Johnson is the author or co-author of numerous scientific articles, research papers, and book chapters. A list of his more recent research articles is available on Research.com, ScienceDirect, Semantic Scholar, and Google Scholar.

In addition to “Prehistoric Journey: A History of Life on Earth,” and “Digging Snowmastodon: Discovering an Ice Age World in the Colorado Rockies,” he has authored or co-authored other popular books, including “Cruisin’ the Fossil Freeway: An Epoch Tale of a Scientist and an Artist on the Ultimate 5,000-Mile Paleo Road Trip” with illustrator Ray Troll; “Cruisin’ the Fossil Coastline: The Travels of an Artist and a Scientist along the Shores of the Prehistoric Pacific,” also with Troll; “Ancient Denvers: Scenes from the Past 300 Million Years of the Colorado Front Range,” “Ancient Wyoming: A Dozen Lost Worlds Based on the Geology of the Bighorn Basin,” and “Visions of Lost Worlds: The Paleoart of Jay Matternes,” co-authored with Matthew T. Carrano.

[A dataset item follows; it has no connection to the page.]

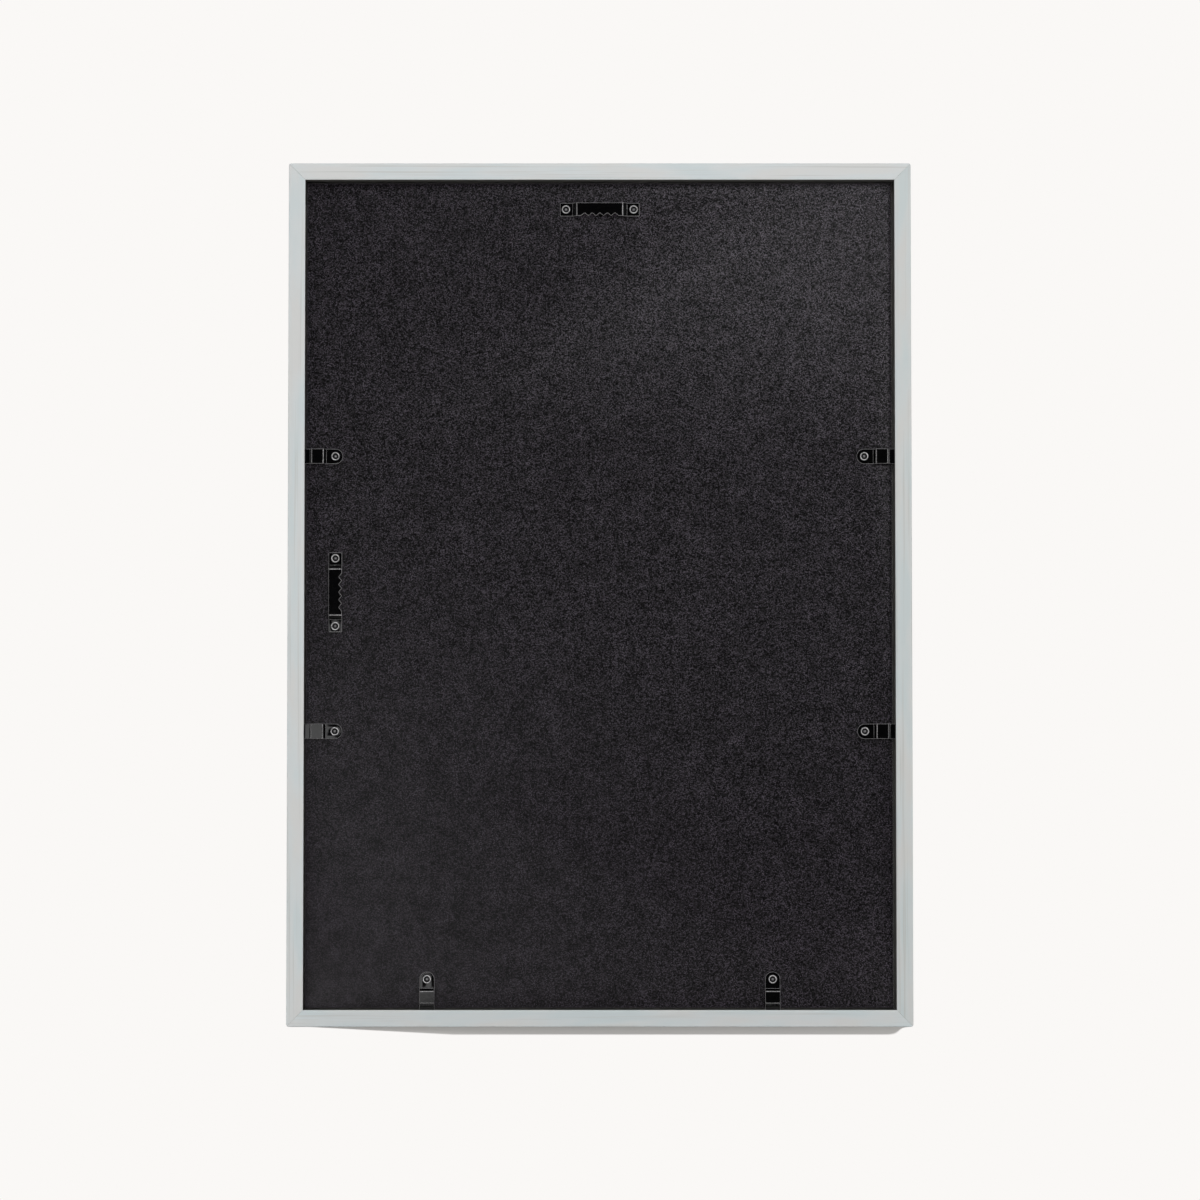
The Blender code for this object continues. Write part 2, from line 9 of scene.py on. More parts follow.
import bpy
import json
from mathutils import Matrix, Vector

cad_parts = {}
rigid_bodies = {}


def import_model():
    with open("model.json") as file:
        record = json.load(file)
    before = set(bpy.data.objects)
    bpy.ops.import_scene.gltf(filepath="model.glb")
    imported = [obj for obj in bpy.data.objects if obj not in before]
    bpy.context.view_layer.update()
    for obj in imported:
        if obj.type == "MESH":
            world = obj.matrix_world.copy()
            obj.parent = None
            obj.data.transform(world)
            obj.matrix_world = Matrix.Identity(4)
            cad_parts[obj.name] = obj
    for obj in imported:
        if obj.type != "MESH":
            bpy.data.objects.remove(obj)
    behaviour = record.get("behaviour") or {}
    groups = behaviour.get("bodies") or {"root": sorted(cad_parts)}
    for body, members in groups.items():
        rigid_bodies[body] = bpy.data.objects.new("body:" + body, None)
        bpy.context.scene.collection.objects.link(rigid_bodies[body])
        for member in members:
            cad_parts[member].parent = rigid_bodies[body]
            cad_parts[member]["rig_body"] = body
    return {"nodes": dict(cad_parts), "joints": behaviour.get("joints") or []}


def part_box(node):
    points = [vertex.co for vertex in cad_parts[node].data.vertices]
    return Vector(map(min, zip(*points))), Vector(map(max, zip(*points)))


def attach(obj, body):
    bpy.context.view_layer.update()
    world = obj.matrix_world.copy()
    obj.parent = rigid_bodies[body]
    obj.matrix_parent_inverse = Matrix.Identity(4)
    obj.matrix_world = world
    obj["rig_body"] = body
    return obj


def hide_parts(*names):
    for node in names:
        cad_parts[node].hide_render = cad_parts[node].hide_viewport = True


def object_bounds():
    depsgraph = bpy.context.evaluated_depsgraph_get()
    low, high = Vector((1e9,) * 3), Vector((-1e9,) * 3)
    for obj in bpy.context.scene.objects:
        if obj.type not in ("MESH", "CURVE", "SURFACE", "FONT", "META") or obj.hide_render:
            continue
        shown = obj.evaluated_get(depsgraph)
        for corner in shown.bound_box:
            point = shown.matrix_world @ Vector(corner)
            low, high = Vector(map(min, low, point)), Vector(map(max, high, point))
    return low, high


bl_info = {
    "name": "Picture Frame Looks",
    "version": (1, 0, 0),
    "blender": (4, 5, 0),
    "location": "View3D > Sidebar > Picture Frame",
    "description": "Dresses a packed picture frame with its paint, papered board and steel",
    "category": "Object",
}

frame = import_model()

import json
import math
from functools import partial

import bmesh
import bpy
from bpy.props import FloatProperty, FloatVectorProperty, IntProperty, PointerProperty
from mathutils import Matrix, Vector

MM = 0.001
CAD_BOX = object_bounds()
FRAME_LOW, FRAME_HIGH = CAD_BOX
FRAME_WIDTH = FRAME_HIGH.x - FRAME_LOW.x
FRAME_HEIGHT = FRAME_HIGH.z - FRAME_LOW.z
FRAME_DEPTH = FRAME_HIGH.y - FRAME_LOW.y
FRAME_MIDDLE = (FRAME_LOW + FRAME_HIGH) / 2
BOARD_LOW, BOARD_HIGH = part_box("backing_board")
BOARD_THICKNESS = BOARD_HIGH.y - BOARD_LOW.y

RAILS = {"rail_bottom": 0, "rail_right": 90, "rail_top": 180, "rail_left": 270}
RAIL_TONES = {"rail_bottom": 0.0, "rail_right": 0.6, "rail_top": 0.0, "rail_left": 0.15}
HANGERS = {"sawtooth_hanger_top": 0, "sawtooth_hanger_side": 90}
CLIP_TURNS = {"left": 180, "right": 0, "bottom": 270}
SMOOTH_ANGLE = math.radians(35)
STRAIGHT_ANGLE = 0.01
WELD = 0.001 * MM
PHOTO_SIZE = 1200
FLOOR_RADIUS = 5.0
RAIL_ROWS = 48
RIVET_STEPS = 40
BEND_SHOULDER = 0.03 * MM

# Shares of a rail corner's radius at which its faces are cut, so that they can bend round it
CORNER_CUTS = (1, 0.7, 0.4, 0.15)

# Where along the grain's pattern the first stick lies, and how much further each next one lies
FIRST_GRAIN = 0.4
GRAIN_STEP = 1.7


def linear(code):
    """Linear red, green and blue of an sRGB hex colour."""
    parts = [int(code[place:place + 2], 16) / 255 for place in (1, 3, 5)]
    return [part / 12.92 if part <= 0.04045 else ((part + 0.055) / 1.055) ** 2.4
            for part in parts]


def length(name, description, millimetres):
    """Setting for a length, with its default in millimetres."""
    return FloatProperty(name=name, description=description, default=millimetres * MM,
                         min=0, precision=5, unit="LENGTH")


def number(name, description, default, **unit):
    """Setting for a plain number, with its unit or subtype where one fits."""
    return FloatProperty(name=name, description=description, default=default, **unit)


def colour(name, description, code):
    """Setting for a colour, with its default as an sRGB hex code."""
    return FloatVectorProperty(name=name, description=description, default=linear(code),
                               min=0, max=1, size=3, subtype="COLOR")


# Settings

class RailSettings(bpy.types.PropertyGroup):
    """Sizes and colours of the four rails."""
    back_width: length("Back width", "Width of a rail's back face", 8.4)
    face_width: length("Face width", "Width of a rail's front face", 14.0)
    lip: length("Lip", "Thickness of the lip in front of the glazing", 5.0)
    kerf_depth: length("Kerf depth", "Depth of the saw cut that the clips turn into", 3.3)
    kerf_width: length("Kerf width", "Width of that saw cut", 1.8)
    kerf_back: length("Kerf back", "Height of the cut's back side over the board", 2.1)
    front_round: length("Front round", "Radius of the front arrises", 1.2)
    outer_round: length("Outer round", "Radius of the outer back arris", 0.4)
    inner_slope: length("Inner slope", "Width that sandpaper takes off the inner back arris", 0.7)
    inner_drop: length("Inner drop", "Depth that it takes off there", 0.2)
    corner_round: length("Corner round", "Radius of the sanded outer corners in plan", 1.3)
    mitre_gap: length("Mitre gap", "Paint crease that is left over each glued mitre", 0.06)
    paint: colour("Paint", "Satin wall paint", "#D3D9DB")
    grain_line: colour("Grain line", "Paint sunk into the darker late wood", "#C2C5C3")
    cool_patch: colour("Cool patch", "Thin patches where the paint reads cooler", "#CDD7DA")
    warm_patch: colour("Warm patch", "Thin patches where the wood warms the paint", "#D5D7D7")
    # Painted shade: dark colour of the rebate's walls and the saw cut, standing in for their shade
    rebate: colour("Rebate", "Dark stain inside the rebate and the saw cut", "#5A5856")
    darker_stick: colour("Darker stick", "Tone of the stick that took the thin paint darkest",
                         "#F3F3F1")


class BoardSettings(bpy.types.PropertyGroup):
    """Sizes and colours of the backing board."""
    edge_round: length("Edge round", "Radius that the paper takes over the board's edges", 0.3)
    grain_size: length("Grain size", "Size of one pebble of the embossed paper", 0.55)
    # Painted highlight: width of the paler line along the board's edges
    edge_highlight_width: length("Rubbed edge", "Width of the rubbed line along the board's edges", 0.7)
    valley: colour("Valley", "Colour between the pebbles", "#020203")
    pebble: colour("Pebble", "Colour of the embossed paper", "#0F0B11")
    # Painted glint: pale colour of the highest pebbles, standing in for light on their crowns
    rubbed: colour("Rubbed pebble", "Colour of the highest, rubbed pebbles", "#473C4E")
    # Painted highlight: colour of the paler line along the board's edges
    edge_highlight: colour("Rubbed line", "Colour of the rubbed edges", "#3A373B")


class HangerSettings(bpy.types.PropertyGroup):
    """Sizes of the two sawtooth hangers."""
    sheet: length("Sheet", "Thickness of the sheet steel", 0.8)
    foot: length("Foot", "Length of each riveted foot", 6.55)
    rise_run: length("Rise run", "Run of each riser between foot and plate", 2.1)
    bend: length("Bend radius", "Radius of the bends", 0.6)
    corner: length("Corner radius", "Radius of the sheet's corners", 0.5)
    edge_round: length("Edge round", "Roundness of the blanked edges under their enamel", 0.34)
    notches: IntProperty(name="Notches", description="Notches along the plate", default=5, min=1)
    notch_depth: length("Notch depth", "Depth of a notch", 1.5)
    notch_round: length("Notch round", "Radius in and between the notches", 0.35)
    rivet_edge: length("Rivet edge", "Distance of a rivet from the hanger's end", 3.0)
    rivet_hole: length("Rivet hole", "Radius of the hole for a rivet", 1.8)


class ClipSettings(bpy.types.PropertyGroup):
    """Sizes of the turn clips."""
    sheet: length("Sheet", "Thickness of the spring steel", 0.6)
    foot: length("Foot", "Distance from the rivet to the first bend", 4.8)
    rise_run: length("Rise run", "Run of the riser", 1.4)
    lift: length("Bridge lift", "Rise of the bridge over the foot", 2.1)
    step_start: length("Step start", "Distance from the rivet to the step", 12.0)
    step_run: length("Step run", "Run of the step down to the tip", 0.7)
    tip_lift: length("Tip lift", "Rise of the tip over the foot", 0.9)
    tip_round: length("Tip round", "Radius of the tip's corners", 0.8)
    bend: length("Bend radius", "Radius of the bends", 0.5)
    edge_round: length("Edge round", "Roundness of the blanked edges under their enamel", 0.27)
    rivet_hole: length("Rivet hole", "Radius of the hole for the rivet", 1.8)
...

The dinner and presentation will be held at the Ramkota Hotel starting at 6 p.m. To purchase tickets, contact Dalene Hodnett, director of museums, at 307-268-3026.

At a Glance:
  • Event Focus: Kirk Johnson, Ph.D., will deliver the keynote address, “The Forests, Meadows, and Ponds of the Late Cretaceous,” which explores Wyoming’s ancient plant life from 71 to 66 million years ago.
  • Logistics: Saturday, May 30, 2026, starting at 6 p.m. at the Ramkota Hotel.
  • Admission: $30 per ticket, includes dinner and the presentation. Tickets must be purchased by Tuesday, May 26, 2026.